The LED device 200 is constructed from an LED die 216b having a sapphire substrate 214b (transparent insulating substrate) and a semiconductor layer 215b formed on the lower surface thereof, and includes a white reflective member 217b formed on the side faces of the LED die 216b, and a phosphor sheet 211b, formed on the upper surface of the LED die 216b including the white reflective member 217b, for wavelength conversion of emitted light. An adhesive layer 213b is interposed between the phosphor sheet 211b and the sapphire substrate 214b which are thus bonded together. Protruding electrodes 218b and 219b, which are connected to the semiconductor layer 215b of the LED die 216b, are an anode and a cathode, respectively, and serve as external connecting electrodes for connecting to a mother substrate or a module substrate. The mother substrate refers to a substrate on which the LED device 200 is mounted along with other electronic components such as resistors and capacitors. The module substrate refers to a substrate which is contained in an LED module constructed as a light-emitting component and on which a large number of LED devices are mounted.
Since the phosphor sheet 211b can be changed according to the light emission characteristics of the individual LED die 216b, the color of emission of the LED device 200 is easy to manage; further, since the white reflective member 217b can serve the purpose of providing the required characteristics such as light blocking and reflection and since its thickness is reduced to 100 μm or less, the LED device 200 can be made compact in size.

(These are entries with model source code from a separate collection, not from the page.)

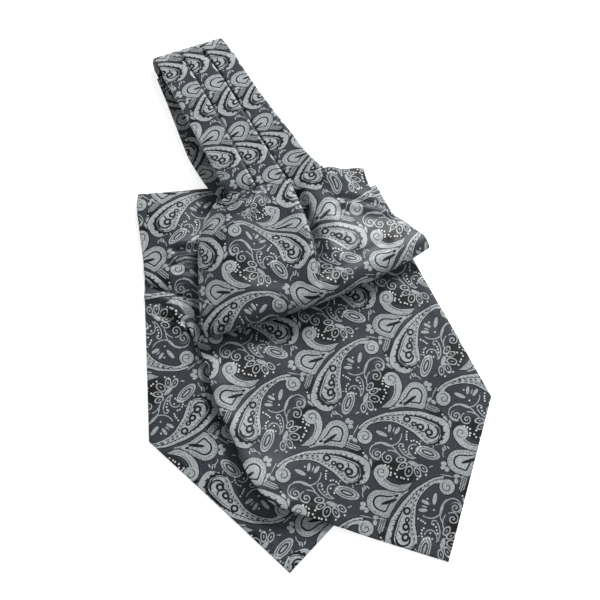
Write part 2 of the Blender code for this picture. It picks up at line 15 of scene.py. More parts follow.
import bpy
import numpy as np
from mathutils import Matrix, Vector


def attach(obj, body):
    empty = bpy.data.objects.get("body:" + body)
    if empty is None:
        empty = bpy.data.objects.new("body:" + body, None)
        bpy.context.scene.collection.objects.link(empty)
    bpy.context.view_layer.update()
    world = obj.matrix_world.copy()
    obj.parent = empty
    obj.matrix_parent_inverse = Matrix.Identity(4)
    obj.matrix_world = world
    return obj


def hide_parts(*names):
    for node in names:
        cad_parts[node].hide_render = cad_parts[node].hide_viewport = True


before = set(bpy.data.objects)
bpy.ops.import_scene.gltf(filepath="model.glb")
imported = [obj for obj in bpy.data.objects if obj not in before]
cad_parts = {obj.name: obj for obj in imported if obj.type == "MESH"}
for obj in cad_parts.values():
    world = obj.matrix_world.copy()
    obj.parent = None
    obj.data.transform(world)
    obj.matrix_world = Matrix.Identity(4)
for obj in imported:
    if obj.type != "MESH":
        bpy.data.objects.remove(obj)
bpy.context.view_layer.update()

logging.basicConfig(level=logging.INFO, format="%(message)s")
LOG = logging.getLogger("cravat")

MM = 0.001
REPEAT_ACROSS = 53.0
HALF_REPEAT = 46.65
CHART = "Cloth"
RIM_SPACES = (0.0, 0.25, 0.7, 1.4)
Array = np.ndarray
Piece = bpy.types.Object
Pair = tuple[float, float]
Triple = tuple[float, float, float]
Run = tuple[float, float, int]


class Lie(Enum):
    """How a sheet of the cravat lies."""

    LAID = "laid"
    FOLDED = "folded"


class Frame(NamedTuple):
    """Flat frame of one stretch: degrees anticlockwise from +X."""

    turn: float


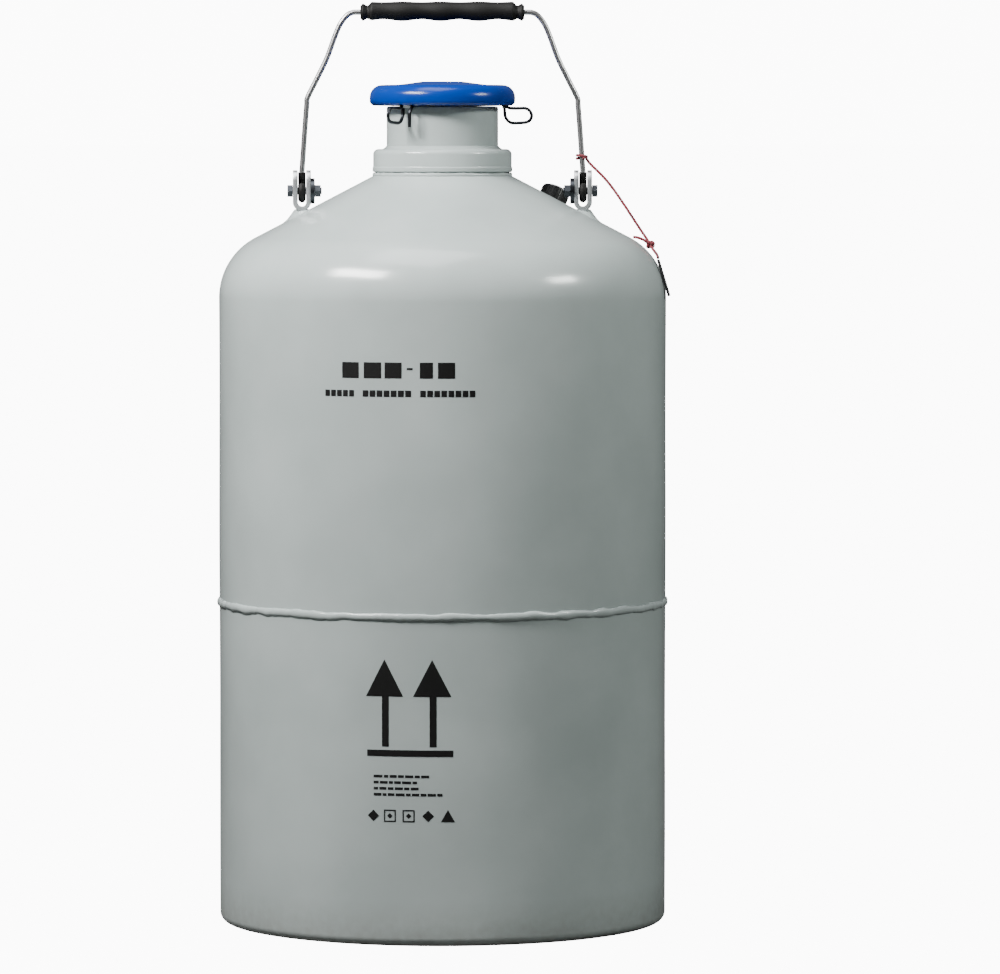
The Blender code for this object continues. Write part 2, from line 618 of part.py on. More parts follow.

Furthermore, the LED device 200 is easy to fabricate, because a batch fabrication method can be employed in which processing is performed on a large number of LED dies 216b arranged in an array on a wafer which is eventually diced into individual LED devices 200. Since each individual LED device 200 is small in size, a further advantage is that the LED devices can be arranged at a small pitch and thus packed in high density on a module substrate to construct an LED module.